Her "dreams and goals" should compliment...not cost ... the family, otherwise they're just "bad ideas".

If risk is involved with any idea: you research until you fully understand what is not only at stake , set goalposts along the way and continually evaluate. Finally if you can't wrap your brain around how it is a good idea to begin with then you punt.

A few years ago I thought it would be a good idea to invest in real estate (rental property) instead of the stock market and was prepared to do the work.

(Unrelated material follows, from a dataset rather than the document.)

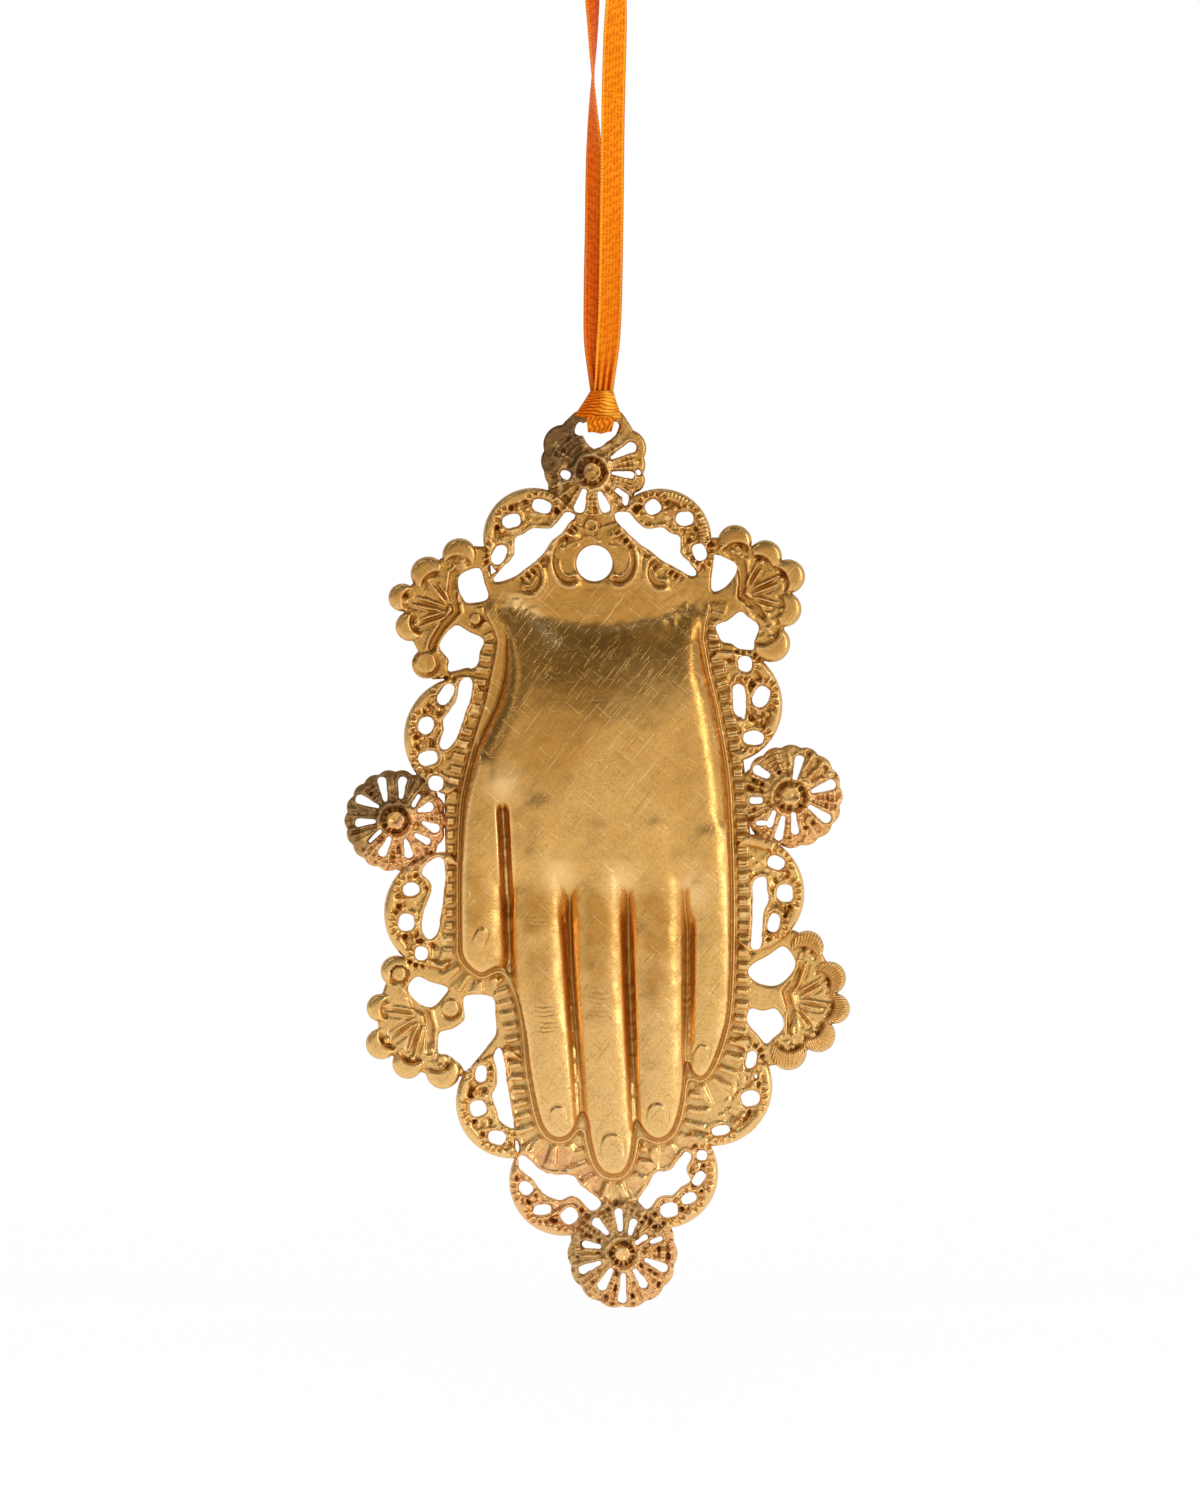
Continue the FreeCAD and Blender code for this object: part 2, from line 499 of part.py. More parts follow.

Problem ended up being that I live in a renter's state with horrible taxes for landlords and I live far enough from other states that they are out of the question. Where I live you essentially need to be able to purchase around 4 properties up front for it to pay for itself. A lot of steps were taken in that direction. Still, even with some penalties I reinvested my money back in the stock market. (NOTE: not saying this specific situation is the same or applies to any wanting to do this... ) and hey...guess who had clear reservations about it and let me know without "guilt" or feeling like they were squashing my dream?

Mrs. CountP

She wouldn't be my XO if I couldn't rely on her as a second set of eyes.

In the end the impartial numbers won.

Imagine for a second this guy said no and his worst fears came true?

She left him then over him saying no? How in the world would he not be in a 1000% better situation now.

More likely if he was rp aware (or natural) she'd have just thanked him a year or two later as saving her from herself. Or even if not... that's her emotion to manage... it was still a shit idea.